Proiezione al 2025 – Tenendo conto dei pensionamenti attesi e delle borse di studio per il Corso di Formazione in Medicina Generale, i dati Agenas (dove mancano le stime per la Provincia Autonoma di Bolzano) dimostrano che nel 2025 il numero dei medici diminuirà di 3.452 unità rispetto al 2021, con nette differenze regionali. In particolare saranno alcune Regioni del Centro-Sud nel 2025 a scontare la maggior riduzione: Lazio (-584), Sicilia (-542), Campania (-398), Puglia (-383). “L’entità della riduzione stimata da Agenas – conclude Cartabellotta – è peraltro sottostimata per almeno due ragioni: innanzitutto, non tiene conto che i medici attualmente iscritti al Corso di Formazione in Medicina Generale possono acquisire già durante la frequenza del corso sino a 1.000 scelte; in secondo luogo perché molti MMG vanno in pensione prima dei 70 anni”.

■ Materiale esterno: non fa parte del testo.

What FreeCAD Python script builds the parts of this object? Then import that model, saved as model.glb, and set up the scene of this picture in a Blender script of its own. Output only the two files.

“La progressiva carenza di MMG – conclude Cartabellotta – consegue sia ad errori di programmazione per garantire il ricambio generazionale, in particolare la mancata sincronia per bilanciare pensionamenti attesi e finanziamento delle borse di studio, sia a politiche sindacali non sempre lineari. Ed è evidente che le soluzioni “tampone” attuate dal Governo con il Decreto Milleproroghe (innalzamento dell’età pensionabile a 72 anni) e dalle Regioni (aumento del massimale) servono solo a nascondere la polvere sotto il tappeto, senza risolvere la progressiva carenza dei MMG. In tal senso è necessario mettere in atto una strategia multifattoriale: adeguata programmazione del fabbisogno, tempestiva pubblicazione da parte delle Regioni dei bandi per le borse di studio, attuazione di modelli organizzativi che valorizzino il lavoro in team, piena implementazione della riforma dell’assistenza territoriale prevista dal PNRR (Case di comunità, Ospedali di Comunità, assistenza domiciliare, telemedicina), allineamento degli accordi sindacali ai reali bisogni della popolazione. Perché guardando ai numeri, accanto alla carenza già esistente, le previsioni dimostrano che i medici di famiglia saranno sempre meno nei prossimi anni. Una “desertificazione” che lascerà scoperte milioni di persone con conseguenze sempre più rilevanti per l’organizzazione dell’assistenza sanitaria territoriale e soprattutto per la salute della popolazione, in particolare gli anziani e i fragili”.